Although it has not been possible to establish the exact sequence of closely related works, it is nevertheless clear that Femme caraïbe, with its frontal nudity and its hieratic pose, introduced an important new character into Gauguin’s repertoire as a painter and printmaker. The figure in Femme caraïbe is the prototype for the most daring nude that Gauguin made in Tahiti, Te Nave Nave Fenua, in which the flowers can be seen as accomplices to temptation (see fig. 11). Introduced with Femme caraïbe, Gauguin’s influential re-invention of the nude as a symbol of ancient and sacred power would immediately inspire a generation of artists across Europe, starting with Henri Rousseau and his champion Pablo Picasso. It was the spirit of Gauguin that seemingly guided Picasso in 1907-08, as he developed the strange beauty and otherwise unprecedented contortions seen in Les Demoiselles d’Avignon and other monumental nudes from the series (see fig. 12).

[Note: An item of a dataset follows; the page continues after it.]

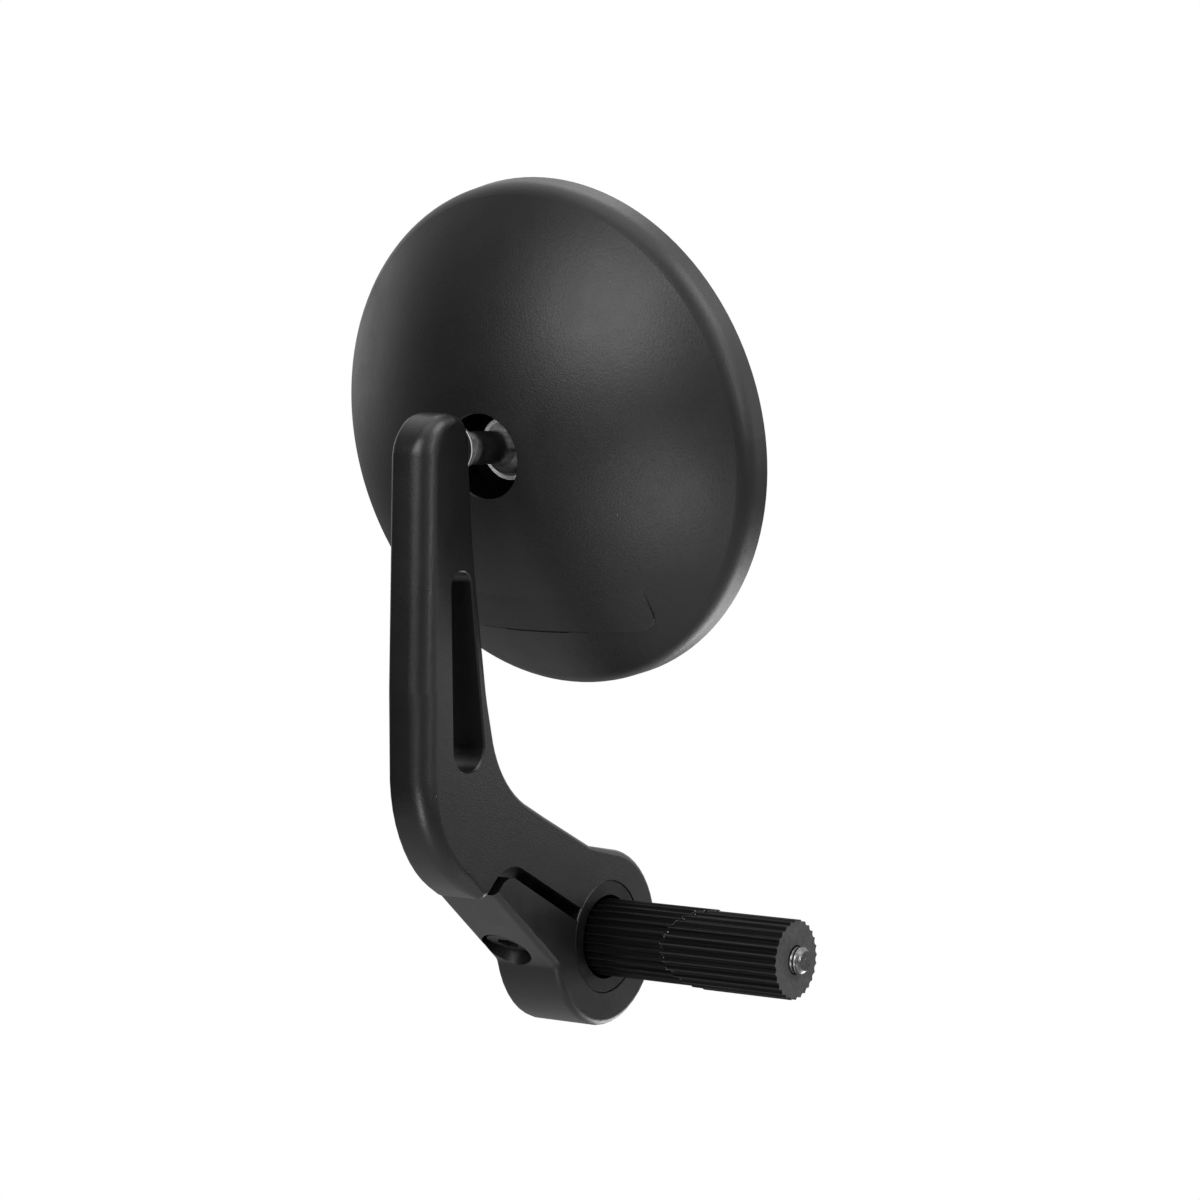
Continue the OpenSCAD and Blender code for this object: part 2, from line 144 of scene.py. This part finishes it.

Charles Stuckey is an independent scholar based in New York who was one of the curators for the 1988-89 exhibition The Art of Paul Gauguin held at the National Gallery of Art, Washington, D.C, the Art Institute of Chicago, Chicago and the Grand Palais, Paris.



This work will be included in the forthcoming Gauguin Digital Catalogue Raisonné, currently being prepared under the sponsorship of the Wildenstein Plattner Institute, Inc.